Наряду с этим делаю все, чтобы закрепить в русском сознании (конкретно — в памяти ростовцев) имена светских строителей этой земли: боярина Томилы Луговского, кн. Голицыных и Куракиных, гр. Татищевых и Владимира Орлова, Анны Орловой-Чесменской, героя Бородина генерала Леонтьева. О некоторых из них я уже писал, о других — собрал материалы.

Мое приглашение посетить меня остается в силе на всю жизнь. Приезжай, когда тебе будет удобно.

Братски обнимаю, В. МАМОНТОВ
11 мая 1986 г.

Ф. Сухов — И. Данилову

Дорогой Иван!

Вот и опять я в Оселке, сижу уже второй месяц. Ничего такого не высидел, потому что больше двигаюсь, хожу по полям, по лугам, слушаю, как говорят между собой ромашки, колокольчики; они говорят своими запахами, сейчас особо слышно говорит полынь. В августе она всегда слышно и очень громко говорит. Шут бы с ней, если бы говорила сама с собой, но нет же, старается завести разговор со мной, дескать, что ты вообще из себя представляешь, стишки сочиняешь, да ведь этим делом занимаются мальчишки, а ты-то… Горько мне за тебя… Так-то, дорогой Иван, не так-то сладко мне, особенно когда слышишь такие речи. Правда, немного утешают колокольчики, они звенят и звенят, без разбора что и кому звенят. И еще. Догадал меня нечистый взять из издательства сочинения И. А. Израилева, догадал меня нечистый привезти их в Оселок. Боже мой, если бы ты знал, как все сущее на земле взбунтовалось, да и сама земля взбунтовалась, когда эти сочинения я стал читать, и не вслух, а так, про себя, да и не читать.
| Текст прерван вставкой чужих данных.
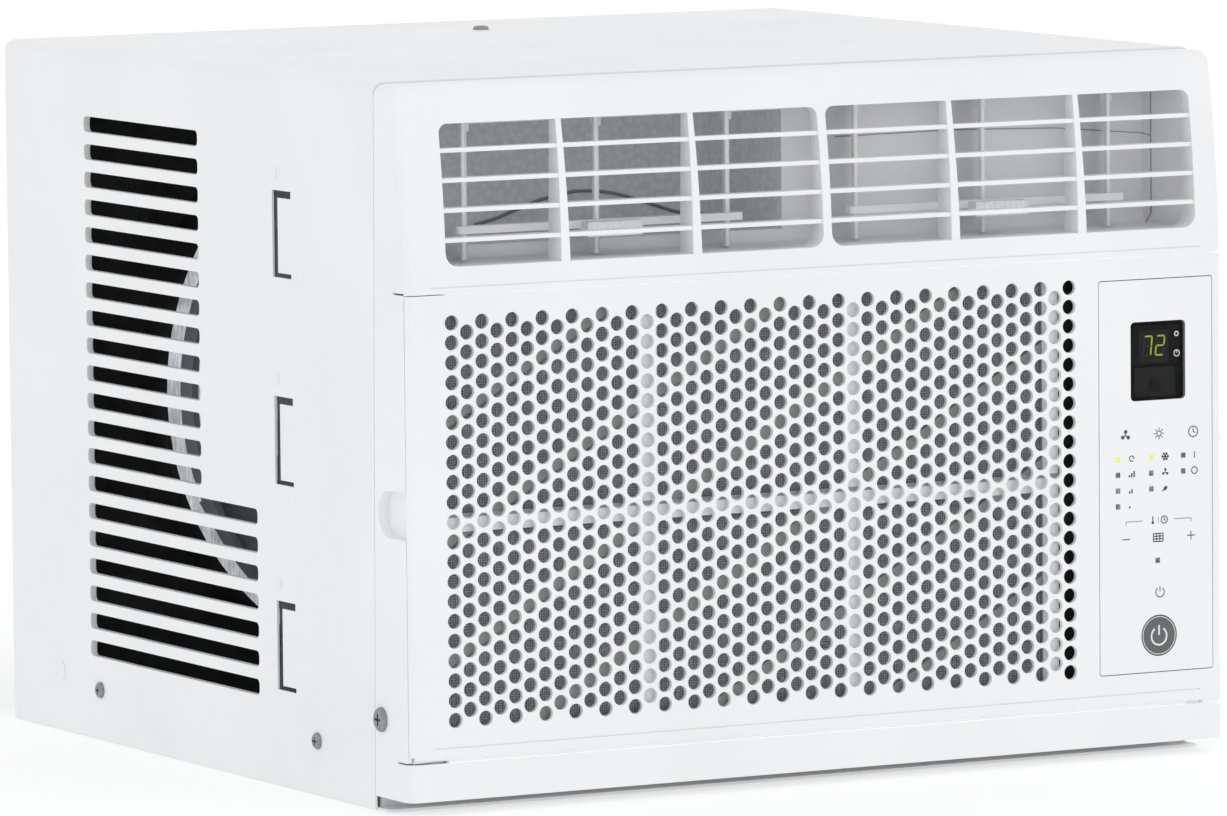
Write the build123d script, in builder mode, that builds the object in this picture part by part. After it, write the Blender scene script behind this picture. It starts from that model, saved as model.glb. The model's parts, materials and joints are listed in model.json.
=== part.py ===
from build123d import *
import math
import os

# Window air conditioner. Millimetres. +Z is up, the room side faces -Y, and the
# origin is on the floor under the middle of the unit.

os.makedirs("parts", exist_ok=True)

# ---------------------------------------------------------------- driving sizes
WIDTH = 398.4
DEPTH = 386.8
SIDE_X = WIDTH / 2
FRONT_Y = -DEPTH / 2
BACK_Y = DEPTH / 2
SHEET = 1.0
WALL = 2.5
PLAY = 0.2

CABINET_TOP = 305.6
CABINET_BOTTOM = 0.4
CABINET_CORNER = 4.5
PAN_SHEET = 1.2

BEZEL_BOTTOM = 6.3
BEZEL_TOP = 304.8
SEAM_TOP_Y = -167.5
SEAM_BOTTOM_Y = -162.2
SEAM_GAP = 0.4
CURVE_START_Z = 214.0
CURVE_RADIUS = 445.0
BROW_RADIUS = 5.5
CORNER_RADIUS = 5.0

DOOR_THICK = 2.1
DOOR_TOP = 217.8
DOOR_BACK_Y = FRONT_Y + DOOR_THICK
SEAT_Y = DOOR_BACK_Y + 0.3
HINGE_Y = -190.6
HINGE_Z = 25.2
BEAD_RADIUS = 2.8
DOOR_RAIL_TOP = HINGE_Z - BEAD_RADIUS - 0.3
DOOR_GAP = 0.4
HINGE_X = 185.0
PIN_RADIUS = 1.1
GROOVE_LENGTH, GROOVE_HEIGHT = 374.0, 0.6

BEZEL_SCREW = (-168.5, 39.1)
SCREW_HOLE_RADIUS = 2.2
SHEET_HOLE_RADIUS = 2.1

HOLE_RADIUS = 3.2
HOLE_PITCH_X = 7.114
HOLE_PITCH_Z = 8.3125
HOLE_FIRST_X = -177.3
HOLE_TOP_Z = 206.1
HOLE_COLUMNS = 43
HOLE_ROWS = 21

PANEL_LEFT, PANEL_RIGHT = 136.5, 193.3
PANEL_BOTTOM, PANEL_TOP = 37.3, 207.7
PANEL_THICK = 2.0
PANEL_BACK_Y = FRONT_Y + PANEL_THICK
BOARD_Y = -184.0

OUTLET_MIDDLE_X = 3.0
OUTLET_WIDTH = 180.5
POST_WIDTH = 4.0
OUTLET_BOTTOM, OUTLET_TOP = 229.3, 288.5
COLLAR_BACK_Y = -182.0
BAR_PITCH = 12.4
BAR_TOP_Z = 277.4
BAR_THICK = 1.8
BARS = 4
CELL_PITCH = 62.9

VANE_Y = -161.0
VANE_REST_DEG = -28.4
VANE_PEG = 11.0
VANE_FRONT = 13.0
VANE_REAR = 10.0
VANE_THICK = 1.8
VANE_PIN_RADIUS = 1.5
PEG_RADIUS = 1.2
LINK_Z = 242.5
LINK_TALL = 3.2

FAN_X = -28.0
FAN_Z = 152.0
SHAFT_RADIUS = 4.0
RUNNING_GAP = 0.06

COMPRESSOR_X, COMPRESSOR_Y = 140.0, 5.0
COMPRESSOR_RADIUS = 48.0

SLOT_COUNT = 20
SHORT_SLOTS = 13
SLOT_TOP_Z = 275.9
SLOT_PITCH = 12.214
SLOT_HEIGHT = 6.93
SLOT_REAR_Y = 112.9
SHORT_SLOT_FRONT_Y = -0.4
LONG_SLOT_FRONT_Y = -54.3
SIDES = (-1, 1)


# ---------------------------------------------------------------- helpers
def across(y):
    """Plane facing the room at depth y: local x is X, local y is Z, normal is -Y."""
    return Plane.XZ.offset(-y)


def save(builder, node_name):
    builder.part.label = node_name
    export_step(builder.part, f"parts/{node_name}.step")


def front_surface_y(z):
    """Depth of the bezel's front surface at height z: flat, then leaning back on an arc."""
    rise = max(0.0, z - CURVE_START_Z)
    return FRONT_Y + CURVE_RADIUS - math.sqrt(CURVE_RADIUS**2 - rise**2)


def bezel_profile(inset, rear_shift=0.0):
    """Side outline of the bezel in the YZ plane, shrunk by inset."""
    top = BEZEL_TOP - inset
    bottom = BEZEL_BOTTOM + inset
    with BuildLine() as outline:
        face = Line((FRONT_Y + inset, bottom), (FRONT_Y + inset, CURVE_START_Z))
        brow = TangentArc(face @ 1, (front_surface_y(top) + inset, top), tangent=face % 1)
        roof = Line(brow @ 1, (SEAM_TOP_Y + rear_shift, top))
        seam = Line(roof @ 1, (SEAM_BOTTOM_Y + rear_shift, bottom))
        Line(seam @ 1, face @ 0)
    make_face(outline.edges())


def outlet_centre(side):
    return OUTLET_MIDDLE_X + side * (OUTLET_WIDTH + POST_WIDTH) / 2


def outlet_middle_z():
    return (OUTLET_TOP + OUTLET_BOTTOM) / 2


def vane_x(index):
    return OUTLET_MIDDLE_X + (index - 2.5) * CELL_PITCH


def hole_centres():
    """Staggered lattice: every second column is half a pitch lower and one hole shorter."""
    centres = []
    for column in range(HOLE_COLUMNS):
        shift = column % 2
        for row in range(HOLE_ROWS - shift):
            x = HOLE_FIRST_X + column * HOLE_PITCH_X
            z = HOLE_TOP_Z - (row + shift / 2) * HOLE_PITCH_Z
            centres.append((x, z))
    return centres


FIELD_SIZE = ((HOLE_COLUMNS - 1) * HOLE_PITCH_X + 12, (HOLE_ROWS - 1) * HOLE_PITCH_Z + 10)
FIELD_MIDDLE = (HOLE_FIRST_X + (HOLE_COLUMNS - 1) * HOLE_PITCH_X / 2,
                HOLE_TOP_Z - (HOLE_ROWS - 1) * HOLE_PITCH_Z / 2)


def perforated_field():
    """Flat rectangle with the whole lattice of round holes in it."""
    border = Wire.make_rect(*FIELD_SIZE, Plane(origin=(*FIELD_MIDDLE, 0)))
    rings = []
    for x, z in hole_centres():
        rings.append(Wire([Edge.make_circle(HOLE_RADIUS, Plane(origin=(x, z, 0)))]))
    return Face(border, rings)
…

А просматривать, читать их невозможно, они без языка, понятны только знаки восклицания да вопросительные знаки. И тогда я вопросил сам себя: да как это я, понимающий язык цветов, трав, не понимаю языка И. А. Израилева? Внимательней присмотрелся, рассмотрел кое-где слова того языка, которым я сам говорю, но слова эти все искалечены. Так, братцы мои, до каких пор мы будем равнодушно взирать на то, как калечится наш язык, — это же величайшее преступление. Был бы жив протопоп Аввакум, он бы язык вырвал у этого пакостника И. А. Израилева, сказал бы: «понеже люблю свой русский природный язык», а ты, стерва, пакостишь его, так и ходи без языка… Да что протопоп Аввакум, наши мужики осельские за такое дело дали бы взбучу, так что И. А. Израилев и не показался бы в Союзе писателей. Что касается меня, я зело возмутился и направляю в издательство грамоту, кою, думаю, должны уразуметь некоторые наши товарищи. Дорогой Иван, утешь грешного раба твоего, отца Феодора, пришли что-либо из своих удобочтимых произведений. Серьезно, Ваня, пришли что-нибудь, что ты сам считаешь возможным прислать. Это первая моя просьба, есть вторая просьба: слышал, что из Волгограда кто-то должен ехать в Киев, на Украину, я бы с удовольствием съездил: хочется послухать украинску мову, колокольчиков, ромашек я вдоволь наслушался, их мова и непонятна, но украинску мову хоть и разумею, но балакать на ней не могу. При случае о моей просьбе к тебе скажи Ледневу. Если что, я могу сразу выехать в Киев или еще куда.